_What is needed_:
The output should consist solely of the line containing "(metres, right-handed, +Z" and the lines that follow it through the end of the data below.

● ● ●

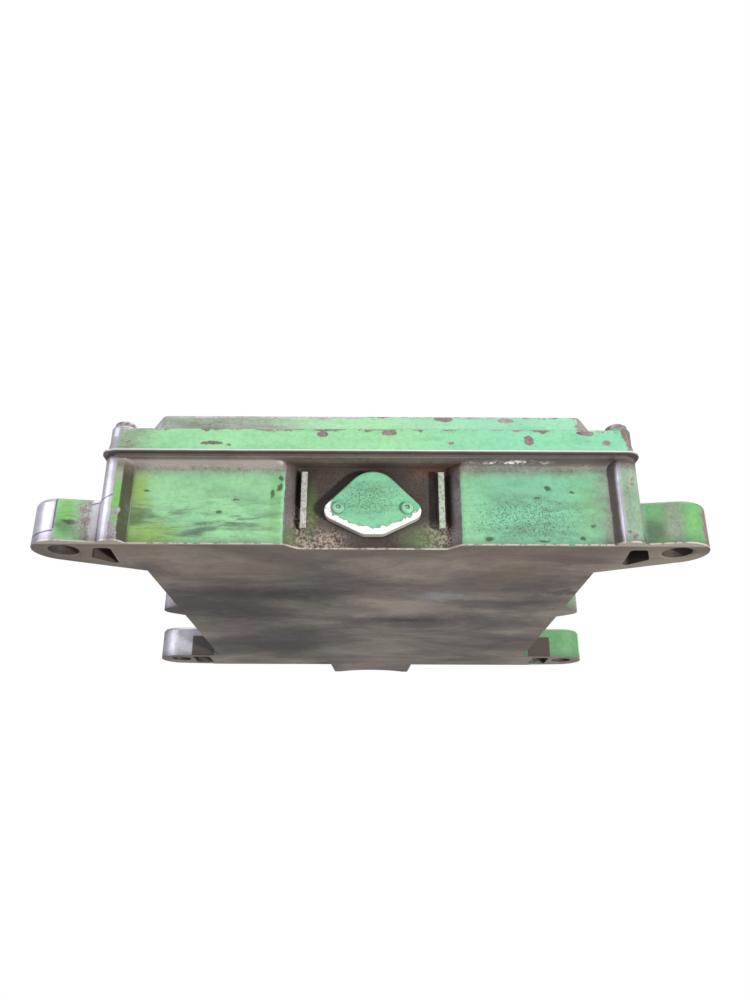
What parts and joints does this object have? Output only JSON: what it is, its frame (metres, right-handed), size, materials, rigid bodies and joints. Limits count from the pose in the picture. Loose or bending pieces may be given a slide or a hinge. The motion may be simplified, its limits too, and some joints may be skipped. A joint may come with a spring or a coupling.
{
  "type": "sealed electronic control unit",
  "caption": "Sealed electronic control unit for railway or other heavy vehicles: painted cast case with corner mounting lugs, bolted lid, breather plate and rear multi-pin connectors.",
  "frame": {"origin": "centre of the four lug bores on the mounting face", "axes": "+Z out of the cover, away from the mounting face; -Y towards the recessed end with the breather port; X across the lugs"},
  "size_m": [0.3016, 0.3058, 0.0681],
  "materials": {
    "painted_casting": "worn green enamel over cast aluminium, bare and stained at edges and on the mounting face",
    "port_paint": "green enamel over white primer, chipped along the lower edge",
    "zinc_steel": "zinc plated, dulled",
    "spring_steel": "rolled",
    "plate_metal": "brushed, anodised",
    "seal_rubber": "matt",
    "flange_rubber": "silicone",
    "black_plastic": "moulded, fine grain",
    "chip_plastic": "moulding compound",
    "film_plastic": "dipped",
    "membrane": "porous film",
    "brass": "turned",
    "contact_metal": "gold flashed",
    "board_laminate": "solder mask over glass laminate",
    "thermal_silicone": "filled silicone",
    "can_metal": "drawn can",
    "ferrite": "sintered",
    "copper_wire": "enamelled wire"
  },
  "bodies": {
    "root": {"housing": "painted_casting", "cover": "painted_casting", "cover_gasket": "seal_rubber", "cover_screws": "zinc_steel", "rating_plate": "plate_metal", "plate_rivets": "can_metal", "port_plate": "port_paint", "port_gasket": "seal_rubber", "port_screws": "zinc_steel", "vent_membrane": "membrane", "vent_ring": "black_plastic", "connector_a_shell": "black_plastic", "connector_a_pins": "contact_metal", "connector_a_insert": "brass", "connector_a_seal": "flange_rubber", "connector_b_shell": "black_plastic", "connector_b_pins": "contact_metal", "connector_b_insert": "brass", "connector_b_seal": "flange_rubber", "connector_screws": "zinc_steel", "main_board": "board_laminate", "board_screws": "zinc_steel", "thermal_pads": "thermal_silicone", "processor": "chip_plastic", "memory_chips": "chip_plastic", "driver_chips": "chip_plastic", "crystal": "can_metal", "electrolytic_capacitors": "can_metal", "film_capacitors": "film_plastic", "inductor_cores": "ferrite", "inductor_windings": "copper_wire", "battery_holder": "black_plastic", "backup_battery": "can_metal", "pressure_sensor": "chip_plastic", "service_header": "black_plastic", "small_components": "ferrite", "insulating_strip": "thermal_silicone", "transistor_clamp": "spring_steel", "power_transistors": "chip_plastic", "clamp_screws": "zinc_steel"}
  },
  "joints": []
}
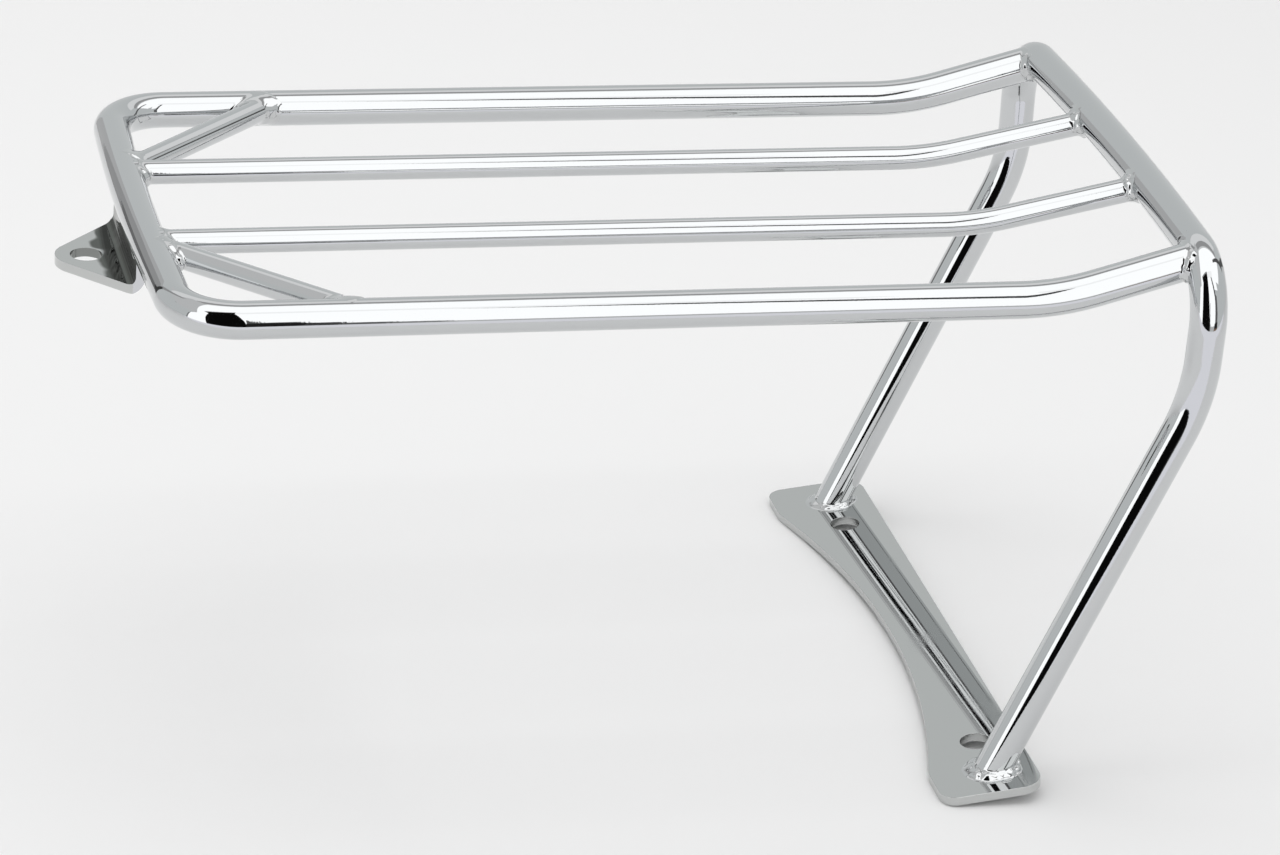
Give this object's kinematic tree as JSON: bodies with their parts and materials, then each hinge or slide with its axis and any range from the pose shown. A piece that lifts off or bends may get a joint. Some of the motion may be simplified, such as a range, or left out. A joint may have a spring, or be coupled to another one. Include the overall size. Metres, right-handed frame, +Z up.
{
  "type": "motorcycle luggage rack",
  "caption": "Chrome-plated tubular luggage rack: U-shaped deck with two inner bars and corner braces, a rear hoop with legs on a drilled saddle plate, and a drilled front tab.",
  "frame": {"origin": "middle of the front tab's bolt hole, on the underside of the tab", "axes": "X rearward on the machine, Y to its right-hand side, Z up; the deck's front is level"},
  "size_m": [0.3817, 0.245, 0.2003],
  "materials": {
    "tube_chrome": "bright chrome plate on polished steel tube",
    "plate_chrome": "bright chrome plate on flat steel plate",
    "weld_chrome": "chrome plate over a rippled weld bead"
  },
  "bodies": {
    "root": {"side_hoop": "tube_chrome", "rear_hoop": "tube_chrome", "inner_bar_left": "tube_chrome", "inner_bar_right": "tube_chrome", "corner_brace_left": "tube_chrome", "corner_brace_right": "tube_chrome", "front_tab": "plate_chrome", "saddle_plate": "plate_chrome", "weld_tab_front": "weld_chrome", "weld_tab_back": "weld_chrome", "weld_rail_left": "weld_chrome", "weld_rail_right": "weld_chrome", "weld_inner_front_left": "weld_chrome", "weld_inner_front_right": "weld_chrome", "weld_inner_rear_left": "weld_chrome", "weld_inner_rear_right": "weld_chrome", "weld_brace_front_left": "weld_chrome", "weld_brace_front_right": "weld_chrome", "weld_brace_side_left": "weld_chrome", "weld_brace_side_right": "weld_chrome", "weld_foot_left": "weld_chrome", "weld_foot_right": "weld_chrome"}
  },
  "joints": []
}
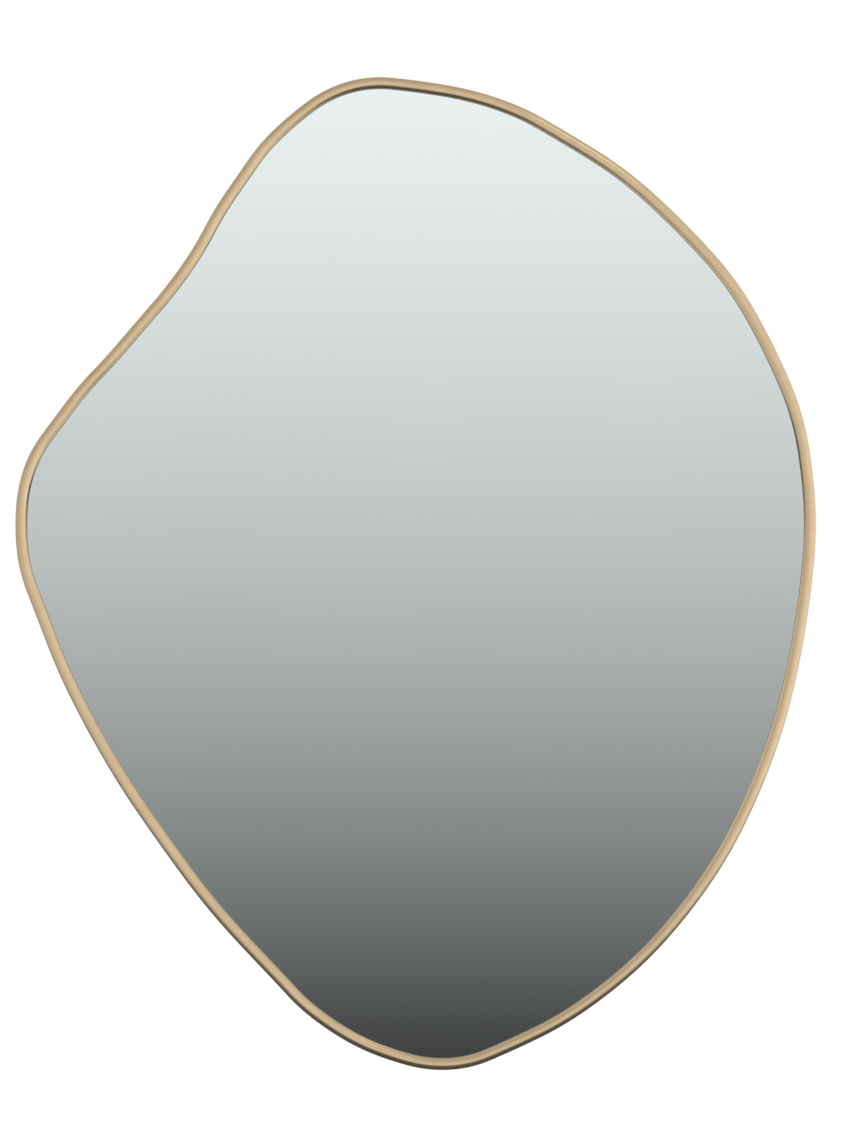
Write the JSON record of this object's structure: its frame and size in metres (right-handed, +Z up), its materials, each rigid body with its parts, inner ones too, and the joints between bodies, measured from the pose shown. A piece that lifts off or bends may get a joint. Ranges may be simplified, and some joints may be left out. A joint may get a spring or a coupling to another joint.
{
  "type": "irregular wall mirror",
  "caption": "Wall mirror with a free, pebble-like outline in a slim half-round metal rim, hung from folding D-rings.",
  "frame": {"origin": "on the wall plane, midway between the points where the two hanger rings bear on the wall's hooks", "axes": "+Z up, +Y into the wall, so the glass faces -Y; +X to the right seen from the front"},
  "size_m": [0.6449, 0.0272, 0.8],
  "materials": {
    "champagne_metal": "satin champagne gold",
    "mirror": "silvered float glass",
    "fibreboard": "raw fibreboard",
    "foam_tape": "closed-cell foam",
    "lug_steel": "bent strip in the rim's colour",
    "screw_steel": "zinc-plated pan head, cross recess",
    "zinc_plate": "bright zinc plate",
    "rubber": "soft black rubber"
  },
  "bodies": {
    "mirror": {"rim": "champagne_metal", "mirror_glass": "mirror", "backing_board": "fibreboard", "tape_top": "foam_tape", "tape_upper": "foam_tape", "tape_middle": "foam_tape", "tape_lower": "foam_tape", "tape_bottom": "foam_tape", "lug_bottom": "lug_steel", "lug_lower_right": "lug_steel", "lug_right": "lug_steel", "lug_upper_right": "lug_steel", "lug_top": "lug_steel", "lug_upper_left": "lug_steel", "lug_left": "lug_steel", "lug_lower_left": "lug_steel", "lug_screws": "screw_steel", "hanger_strap_left": "zinc_plate", "hanger_screws_left": "screw_steel", "hanger_strap_right": "zinc_plate", "hanger_screws_right": "screw_steel", "bumper_top_left": "rubber", "bumper_top_right": "rubber", "bumper_bottom_left": "rubber", "bumper_bottom_right": "rubber"},
    "left_ring": {"hanger_ring_left": "zinc_plate"},
    "right_ring": {"hanger_ring_right": "zinc_plate"}
  },
  "joints": [
    {"name": "left_ring_swing", "type": "hinge", "parent": "mirror", "child": "left_ring", "pos_m": [-0.15, -0.0052, -0.0165], "axis": [-1, 0, 0], "range_deg": [0, 174]},
    {"name": "right_ring_swing", "type": "hinge", "parent": "mirror", "child": "right_ring", "pos_m": [0.15, -0.0052, -0.0165], "axis": [-1, 0, 0], "range_deg": [0, 174]}
  ]
}
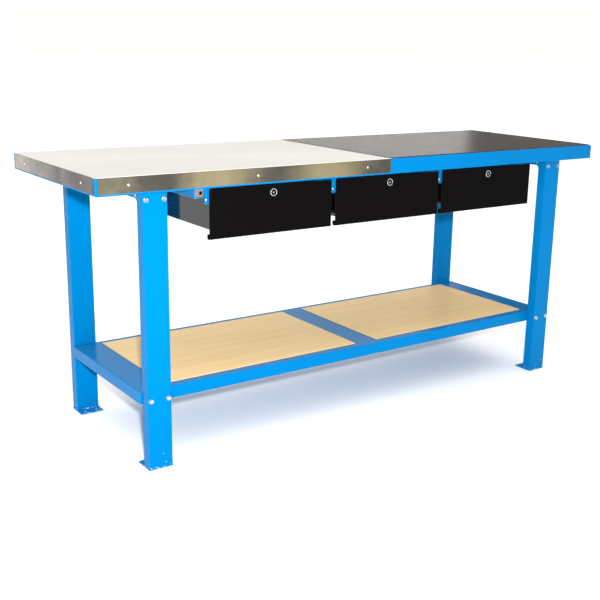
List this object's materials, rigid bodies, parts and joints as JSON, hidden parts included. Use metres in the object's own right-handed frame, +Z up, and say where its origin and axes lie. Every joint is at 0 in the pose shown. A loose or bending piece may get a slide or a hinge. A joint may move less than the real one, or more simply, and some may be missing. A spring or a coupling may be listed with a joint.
{
  "type": "workbench",
  "caption": "Steel workbench: sheet-steel and rubber-mat top on box-section legs, lower shelf tray with timber boards, row of lockable drawers under the top.",
  "frame": {"origin": "on the floor, under the centre of the bench", "axes": "+X along the bench to the right of somebody facing the drawers, +Y to the back, +Z up"},
  "size_m": [2.1, 0.686, 0.9255],
  "materials": {
    "blue_powder_coat": "glossy powder coat",
    "bright_steel": "bright galvanised sheet, satin",
    "black_enamel": "glossy black enamel",
    "rubber": "fine ribbed mat, semi-matt",
    "timber": "sealed light timber board",
    "zinc_plate": "bright zinc plate",
    "chrome": "polished"
  },
  "bodies": {
    "bench": {"top_frame": "blue_powder_coat", "crossbeam_left": "blue_powder_coat", "crossbeam_right": "blue_powder_coat", "shelf_tray": "blue_powder_coat", "leg_front_left": "blue_powder_coat", "leg_rear_left": "blue_powder_coat", "leg_front_right": "blue_powder_coat", "leg_rear_right": "blue_powder_coat", "runner_hanger_1": "blue_powder_coat", "runner_hanger_2": "blue_powder_coat", "runner_hanger_3": "blue_powder_coat", "runner_hanger_4": "blue_powder_coat", "drawer_shell_1": "black_enamel", "drawer_shell_2": "black_enamel", "drawer_shell_3": "black_enamel", "top_bolt_front_left_1": "zinc_plate", "top_bolt_front_left_2": "zinc_plate", "shelf_bolt_front_left_1": "zinc_plate", "shelf_bolt_front_left_2": "zinc_plate", "top_bolt_rear_left_1": "zinc_plate", "top_bolt_rear_left_2": "zinc_plate", "shelf_bolt_rear_left_1": "zinc_plate", "shelf_bolt_rear_left_2": "zinc_plate", "top_bolt_front_right_1": "zinc_plate", "top_bolt_front_right_2": "zinc_plate", "shelf_bolt_front_right_1": "zinc_plate", "shelf_bolt_front_right_2": "zinc_plate", "top_bolt_rear_right_1": "zinc_plate", "top_bolt_rear_right_2": "zinc_plate", "shelf_bolt_rear_right_1": "zinc_plate", "shelf_bolt_rear_right_2": "zinc_plate", "outer_slide_1_left": "zinc_plate", "outer_slide_1_right": "zinc_plate", "outer_slide_2_left": "zinc_plate", "outer_slide_2_right": "zinc_plate", "outer_slide_3_left": "zinc_plate", "outer_slide_3_right": "zinc_plate", "steel_cover": "bright_steel", "rubber_mat": "rubber", "core_board": "timber", "shelf_board_left": "timber", "shelf_board_right": "timber"},
    "drawer_1": {"drawer_box_1": "black_enamel", "drawer_front_1": "black_enamel", "lock_housing_1": "chrome", "inner_slide_1_left": "zinc_plate", "inner_slide_1_right": "zinc_plate"},
    "lock_1": {"lock_plug_1": "chrome"},
    "drawer_2": {"drawer_box_2": "black_enamel", "drawer_front_2": "black_enamel", "lock_housing_2": "chrome", "inner_slide_2_left": "zinc_plate", "inner_slide_2_right": "zinc_plate"},
    "lock_2": {"lock_plug_2": "chrome"},
    "drawer_3": {"drawer_box_3": "black_enamel", "drawer_front_3": "black_enamel", "lock_housing_3": "chrome", "inner_slide_3_left": "zinc_plate", "inner_slide_3_right": "zinc_plate"},
    "lock_3": {"lock_plug_3": "chrome"}
  },
  "joints": [
    {"name": "drawer_slide_1", "type": "slide", "parent": "bench", "child": "drawer_1", "axis": [0, -1, 0], "range_m": [0, 0.34]},
    {"name": "lock_turn_1", "type": "hinge", "parent": "drawer_1", "child": "lock_1", "pos_m": [-0.469, -0.34, 0.844], "axis": [0, -1, 0], "range_deg": [0, 90]},
    {"name": "drawer_slide_2", "type": "slide", "parent": "bench", "child": "drawer_2", "axis": [0, -1, 0], "range_m": [0, 0.34]},
    {"name": "lock_turn_2", "type": "hinge", "parent": "drawer_2", "child": "lock_2", "pos_m": [0, -0.34, 0.844], "axis": [0, -1, 0], "range_deg": [0, 90]},
    {"name": "drawer_slide_3", "type": "slide", "parent": "bench", "child": "drawer_3", "axis": [0, -1, 0], "range_m": [0, 0.34]},
    {"name": "lock_turn_3", "type": "hinge", "parent": "drawer_3", "child": "lock_3", "pos_m": [0.469, -0.34, 0.844], "axis": [0, -1, 0], "range_deg": [0, 90]}
  ]
}
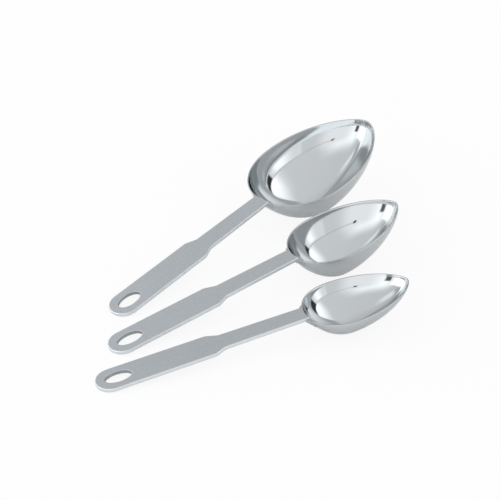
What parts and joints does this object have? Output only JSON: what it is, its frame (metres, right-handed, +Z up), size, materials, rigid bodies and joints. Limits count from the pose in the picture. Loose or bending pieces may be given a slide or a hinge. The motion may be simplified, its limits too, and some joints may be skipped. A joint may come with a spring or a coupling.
{
  "type": "measuring spoon",
  "caption": "Matched measuring spoons of stepped sizes: pointed egg-shaped polished steel bowls, each welded to a flat satin bar handle with shoulders and an oval hang hole.",
  "frame": {"origin": "centre of the set's bounding box, on the table the spoons lie on", "axes": "+Z up from the table; +Y across the fan from the small spoon to the large one; +X the way the bowls point, grips towards -X"},
  "size_m": [0.1996, 0.2682, 0.049],
  "materials": {
    "polished_bowl": "mirror-polished stainless steel",
    "satin_bar": "satin stainless steel",
    "weld": "cleaned stainless weld"
  },
  "bodies": {
    "large_spoon": {"large_bowl": "polished_bowl", "large_handle": "satin_bar", "large_weld_bead": "weld"},
    "medium_spoon": {"medium_bowl": "polished_bowl", "medium_handle": "satin_bar", "medium_weld_bead": "weld"},
    "small_spoon": {"small_bowl": "polished_bowl", "small_handle": "satin_bar", "small_weld_bead": "weld"}
  },
  "joints": [
    {"name": "medium_lift", "type": "slide", "parent": "large_spoon", "child": "medium_spoon", "axis": [0, 0, 1], "range_m": [0, 0.08]},
    {"name": "small_lift", "type": "slide", "parent": "large_spoon", "child": "small_spoon", "axis": [0, 0, 1], "range_m": [0, 0.08]}
  ]
}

● ● ●

_Output for this task_:
What parts and joints does this object have? Output only JSON: what it is, its frame (metres, right-handed, +Z up), size, materials, rigid bodies and joints. Limits count from the pose in the picture. Loose or bending pieces may be given a slide or a hinge. The motion may be simplified, its limits too, and some joints may be skipped. A joint may come with a spring or a coupling.
{
  "type": "measuring spoon",
  "caption": "Matched measuring spoons of stepped sizes: pointed egg-shaped polished steel bowls, each welded to a flat satin bar handle with shoulders and an oval hang hole.",
  "frame": {"origin": "centre of the set's bounding box, on the table the spoons lie on", "axes": "+Z up from the table; +Y across the fan from the small spoon to the large one; +X the way the bowls point, grips towards -X"},
  "size_m": [0.1996, 0.2682, 0.049],
  "materials": {
    "polished_bowl": "mirror-polished stainless steel",
    "satin_bar": "satin stainless steel",
    "weld": "cleaned stainless weld"
  },
  "bodies": {
    "large_spoon": {"large_bowl": "polished_bowl", "large_handle": "satin_bar", "large_weld_bead": "weld"},
    "medium_spoon": {"medium_bowl": "polished_bowl", "medium_handle": "satin_bar", "medium_weld_bead": "weld"},
    "small_spoon": {"small_bowl": "polished_bowl", "small_handle": "satin_bar", "small_weld_bead": "weld"}
  },
  "joints": [
    {"name": "medium_lift", "type": "slide", "parent": "large_spoon", "child": "medium_spoon", "axis": [0, 0, 1], "range_m": [0, 0.08]},
    {"name": "small_lift", "type": "slide", "parent": "large_spoon", "child": "small_spoon", "axis": [0, 0, 1], "range_m": [0, 0.08]}
  ]
}